I‘m not very versed in Gödel‘s incompleteness theorem but in a naive way: If a statement of existence is not provable, there you cannot find an example which fulfills the statement (otherwise the statement would be provable with this example). But when there is no element which fulfills the statement, doesn’t that imply that the statement ist false?

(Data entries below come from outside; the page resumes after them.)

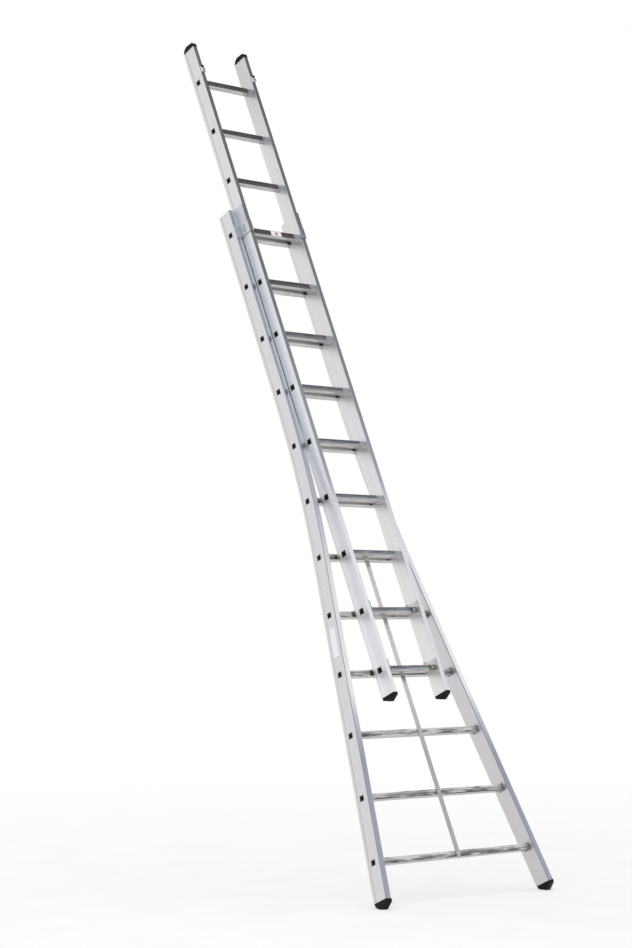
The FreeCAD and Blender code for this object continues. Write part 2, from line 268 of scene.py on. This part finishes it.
def plated(name, light, dark, front=None, low=None):
    """Plated or cut metal; front sets a painted shade tone where it faces the climber, low its tone
    near the feet.
    """
    m = Maker(name, light, 0.35, 1.0)
    cell = m.node("ShaderNodeTexVoronoi")
    cell.inputs["Scale"].default_value = 240
    m.link(m.coord, cell.inputs["Vector"])
    patch = m.noise(m.coord, 60, 4, 0.6)
    spangle = m.spread(cell.outputs["Distance"], 0.0, 0.8, 0, 1)
    tone = m.mix(spangle, light, dark)
    tone = m.mix(m.spread(patch, 0.45, 0.75, 0, 0.5), tone, dark)
    # Painted shade on faces turned to the front, inside the fly's sides.
    if front:
        near = m.spread(m.sideways(), FLY_SIDE - 0.0005, FLY_SIDE + 0.0005, 0.9, 0)
        tone = m.mix(m.math("MULTIPLY", m.facing(FRONT), near), tone, front)
    if low:
        tone = m.mix(m.climb(0.75, 0.5), tone, low)
    m.color(tone)
    m.rough(m.spread(patch, 0.3, 0.7, 0.25, 0.5))
    m.bump(patch, 0.1, 0.0003)
    return m.mat


def film(name, paper, worn, centre, radius, ink):
    """Blank printed film with one plain round spot."""
    m = Maker(name, paper, 0.4)
    apart = m.node("ShaderNodeVectorMath", operation="DISTANCE")
    m.link(m.coord, apart.inputs[0])
    apart.inputs[1].default_value = centre
    inside = m.spread(apart.outputs["Value"], radius * 0.9, radius * 1.1, 1, 0)
    dust = m.noise(m.coord, 120, 4, 0.6)
    m.color(m.mix(inside, m.mix(m.spread(dust, 0.4, 0.8, 0, 0.6), paper, worn), ink))
    m.rough(m.spread(dust, 0.3, 0.7, 0.3, 0.5))
    return m.mat


def studio_paper():
    """Pale studio paper that turns to plain white away from the ladder."""
    m = Maker("floor_paper", (0.9, 0.9, 0.9), 0.9)
    away = m.node("ShaderNodeVectorMath", operation="LENGTH")
    m.link(m.coord, away.inputs[0])
    fade = m.spread(away.outputs["Value"], 1.0, 7.0, 0.25, 1.0)
    mottle = m.noise(m.coord, 3, 3)
    m.color(m.mix(m.spread(mottle, 0.3, 0.7, 0, 1), (0.88, 0.88, 0.88), (0.92, 0.92, 0.92)))
    glow = m.node("ShaderNodeEmission")
    glow.inputs["Strength"].default_value = 1.0
    join = m.node("ShaderNodeMixShader")
    m.link(fade, join.inputs["Fac"])
    m.link(m.bsdf.outputs["BSDF"], join.inputs[1])
    m.link(glow.outputs["Emission"], join.inputs[2])
    m.link(join.outputs["Shader"], m.tree.nodes["Material Output"].inputs["Surface"])
    return m.mat


# The fly's height tones are painted reflections: the front goes from pale to nearly black upwards,
# and the sides grow a little darker upwards.
fly_metal = extrusion(
    "fly_extrusion",
    front=(
        (1.4, (0.78, 0.8, 0.84)),
        (1.6, (0.7, 0.72, 0.77)),
        (1.76, (0.36, 0.38, 0.43)),
        (1.84, (0.28, 0.3, 0.35)),
        (2.2, (0.19, 0.21, 0.25)),
        (2.75, (0.13, 0.145, 0.175)),
        (3.3, (0.085, 0.09, 0.1)),
        (3.8, (0.055, 0.057, 0.065)),
    ),
    left=(
        (0.8, (0.86, 0.86, 0.88)),
        (1.9, (0.82, 0.82, 0.84)),
        (2.9, (0.76, 0.76, 0.77)),
        (3.9, (0.72, 0.71, 0.7)),
    ),
    right=(
        (0.8, (0.8, 0.79, 0.79)),
        (3.0, (0.74, 0.735, 0.735)),
        (3.6, (0.71, 0.7, 0.7)),
        (3.9, (0.62, 0.61, 0.61)),
    ),
    edge=(0.7, 0.71, 0.74),
    # A white painted highlight along the fly's groove, below about 2 m.
    highlight_and_shade_lines=((0.022, 0.004, (1, 1, 1), 2.1),),
)
# The base's height tones are painted reflections: a dark blue-grey front with a pale band from
# about 0.75 to 1.2 m, and nearly even sides.
base_metal = extrusion(
    "base_extrusion",
    front=(
        (0.0, (0.31, 0.34, 0.42)),
        (0.45, (0.3, 0.33, 0.41)),
        (0.62, (0.52, 0.54, 0.6)),
        (0.75, (0.84, 0.84, 0.86)),
        (1.2, (0.84, 0.84, 0.86)),
        (1.6, (0.58, 0.6, 0.67)),
        (2.2, (0.4, 0.43, 0.5)),
        (3.2, (0.36, 0.39, 0.46)),
    ),
    left=((0.0, (0.68, 0.67, 0.68)), (3.2, (0.7, 0.7, 0.71))),
    right=(
        (0.0, (0.64, 0.61, 0.62)),
        (1.5, (0.62, 0.6, 0.605)),
        (2.0, (0.72, 0.712, 0.716)),
        (3.2, (0.7, 0.695, 0.698)),
    ),
    edge=(0.24, 0.26, 0.31),
    # A dark painted shade line along the base's left side, below about 3.3 m.
    highlight_and_shade_lines=((0.024, 0.005, (0.3, 0.31, 0.35), 3.4),),
    # A pale blue painted reflection beside the fly.
    inner_reflection=(0.76, 0.81, 0.88),
)
# Painted reflection and shade bands across the rung fronts, from the lower edge at 0 to the upper
# edge at 1: nearly black on the fly's high rungs, and a painted shadow from the fly rung along the
# top of the base's high rungs.
high_fly = ((0, (0.1, 0.1, 0.1)), (0.2, (0.07, 0.07, 0.07)), (1, (0.05, 0.05, 0.052)))
low_fly = (
    (0.0, (0.14, 0.14, 0.14)),
    (0.12, (0.55, 0.55, 0.56)),
    (0.3, (0.45, 0.47, 0.51)),
    (0.45, (0.2, 0.22, 0.26)),
    (0.8, (0.13, 0.145, 0.18)),
    (1.0, (0.045, 0.05, 0.06)),
)
base_high = ((0.0, (0.5, 0.49, 0.48)), (0.3, (0.3, 0.29, 0.28)), (0.6, (0.1, 0.1, 0.1)))
base_low = (
    (0.0, (0.2, 0.2, 0.2)),
    (0.15, (0.1, 0.1, 0.1)),
    (0.35, (0.24, 0.235, 0.235)),
    (0.6, (0.38, 0.37, 0.37)),
    (0.85, (0.54, 0.53, 0.52)),
    (1.0, (0.68, 0.66, 0.64)),
)
fly_rung = ribbed(
    "fly_rung_metal",
    rise=0.0,
    high_face=high_fly,
    low_face=low_fly,
    blend=(1.8, 2.9),
    sheen_and_shade_strength=0.25,
    lit_underside=(0.74, 0.72, 0.7),
    end=(0, 0.129, 5, (0.5, 0.52, 0.57)),
    rear_shade=(0.1, 0.095, 0.09),
)
base_rung = ribbed(
    "base_rung_metal",
    rise=0.009,
    high_face=base_high,
    low_face=base_low,
    blend=(1.2, 1.3),
    sheen_and_shade_strength=0.8,
    lit_underside=(0.8, 0.78, 0.76),
    end=(0.1541, 0.4461, 1.5, (0.1, 0.1, 0.11)),
)

finishes = {
    "plug": plastic("rung_plug", (0.004, 0.004, 0.005), 0.45, 0.08),
    "cap": plastic("end_cap", (0.005, 0.005, 0.006), 0.42, 0.12),
    "liner": plastic("nylon_liner", (0.02, 0.02, 0.022), 0.45, 0.3),
    "rubber": plastic("stop_rubber", (0.012, 0.012, 0.012), 0.6, 0.2),
    # The guide and the zinc hooks get a dark painted shade on their faces turned to the front.
    "guide": plated(
        "guide_metal", (0.68, 0.69, 0.72), (0.54, 0.56, 0.61), front=(0.12, 0.13, 0.16)
    ),
    "zinc": plated("zinc_plate", (0.76, 0.76, 0.71), (0.55, 0.56, 0.52), front=(0.2, 0.21, 0.2)),
    "stop": plated("stop_zinc", (0.85, 0.87, 0.93), (0.6, 0.62, 0.68)),
    "fastener": plated("fastener_zinc", (0.82, 0.82, 0.83), (0.5, 0.51, 0.52)),
    "strip": plated("strip_metal", (0.74, 0.71, 0.68), (0.55, 0.53, 0.51), low=(0.4, 0.41, 0.43)),
}
special = {
    "rung_label": film(
        "rung_label_film",
        paper=(0.82, 0.81, 0.8),
        worn=(0.66, 0.66, 0.66),
        centre=ladder_point(0.018, -0.0143, 3.08),
        radius=0.0085,
        ink=(0.42, 0.06, 0.07),
    ),
    "stile_label": film(
        "stile_label_film",
        paper=(0.78, 0.79, 0.8),
        worn=(0.62, 0.63, 0.65),
        centre=ladder_point(-0.45, 0.063, 1.04),
        radius=0.007,
        ink=(0.3, 0.31, 0.34),
    ),
}

slots = {part["node"]: part["material_slot"] for part in frame["record"]["subparts"]}
for name, node in frame["nodes"].items():
    if slots[name] == "extrusion":
        finish = fly_metal if name.startswith("fly") else base_metal
    elif slots[name] == "rung":
        finish = fly_rung if name.startswith("fly") else base_rung
    elif name.startswith("stop_bracket"):
        finish = finishes["stop"]
    else:
        finish = special.get(name) or finishes[slots[name]]
    node.data.materials.clear()
    node.data.materials.append(finish)

# ---- floor ----
bpy.ops.mesh.primitive_circle_add(vertices=96, radius=60, fill_type="TRIFAN", location=(0, 0, 0))
floor = bpy.context.object
floor.name = "floor"
floor.data.materials.append(studio_paper())

# ---- light: a plain white studio ----
world = bpy.data.worlds.new("studio")
scene.world = world
world.use_nodes = True
back = world.node_tree.nodes["Background"]
back.inputs["Color"].default_value = (1, 1, 1, 1)
back.inputs["Strength"].default_value = 1.0

key = bpy.data.lights.new("key", "AREA")
key.energy = 90
key.size = 5
lamp = bpy.data.objects.new("key", key)
lamp.location = (-6, -3, 6)
lamp.visible_glossy = False
lamp.rotation_euler = aimed(Vector((0, 0.8, 1.8)) - lamp.location)
scene.collection.objects.link(lamp)

# ---- camera ----
camera = bpy.data.cameras.new("camera")
camera.lens = 85.91
camera.sensor_width = 36
camera.shift_x = -0.00366
camera.shift_y = -0.00446
viewer = bpy.data.objects.new("camera", camera)
turn = math.radians(41.9615)
tip = math.radians(3.642)
aim = Vector((math.sin(turn) * math.cos(tip), math.cos(turn) * math.cos(tip), math.sin(tip)))
viewer.location = (-6.9615, -6.8028, 1.2101)
viewer.rotation_euler = aimed(aim)
scene.collection.objects.link(viewer)
scene.camera = viewer
scene.view_settings.view_transform = "Standard"
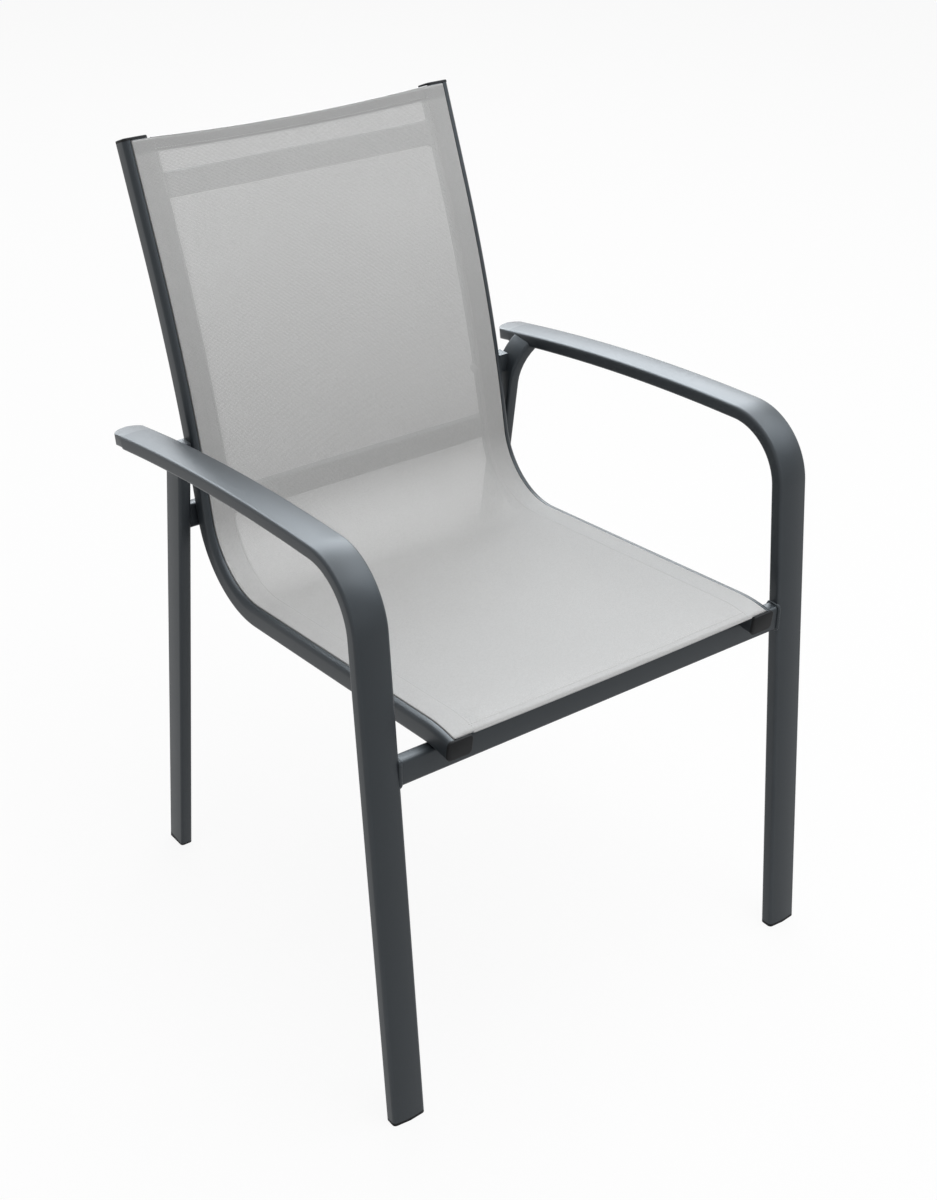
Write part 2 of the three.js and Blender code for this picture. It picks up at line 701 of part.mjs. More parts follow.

I thought about that one in the context of the measure problem - because the statement
$$\exists \text{ measure function } \mu: 2^{\mathbb R} \to [0,\infty] \, \forall I = [a,b] \subseteq \bar{\mathbb R}: \mu(I) = b - a$$
is neither provable nor refutable. But if I cannot prove there is a measure function, I cannot find a $\mu$ for which the statement is true. Because finding such a $\mu$ would prove the statement. But when there is no such $\mu$, the statement of existence is false, isn‘t it? Where is my mistake in thinking?
It's not correct that if a statement of existence isn't provable, then you can't find an example that fulfills the statement. It means the theory has at least one model in which you can't find an example to fulfill the statement. But for the statement to be false, you need to be able to say that you can't find an example to fulfill the statement in any model of the theory.
To take a simple example, in the theory of fields with characteristic $0$, the statement $\exists x~(x^2+1 =0)$ is neither provable nor refutable. That just means in some models (fields) it's false (e.g., $\Bbb R$) but in others (e.g., $\Bbb C$), it's true.
If a sentence $\sigma$ is neither provable nor refutable from a theory $T$, that means the theory has at least one model in which the sentence is true and it also has at least one model in which it's false. That's because both $T \cup \{ \sigma \}$ and $T \cup \{ \lnot \sigma \}$ are consistent so by the Completeness Theorem, they both must have models.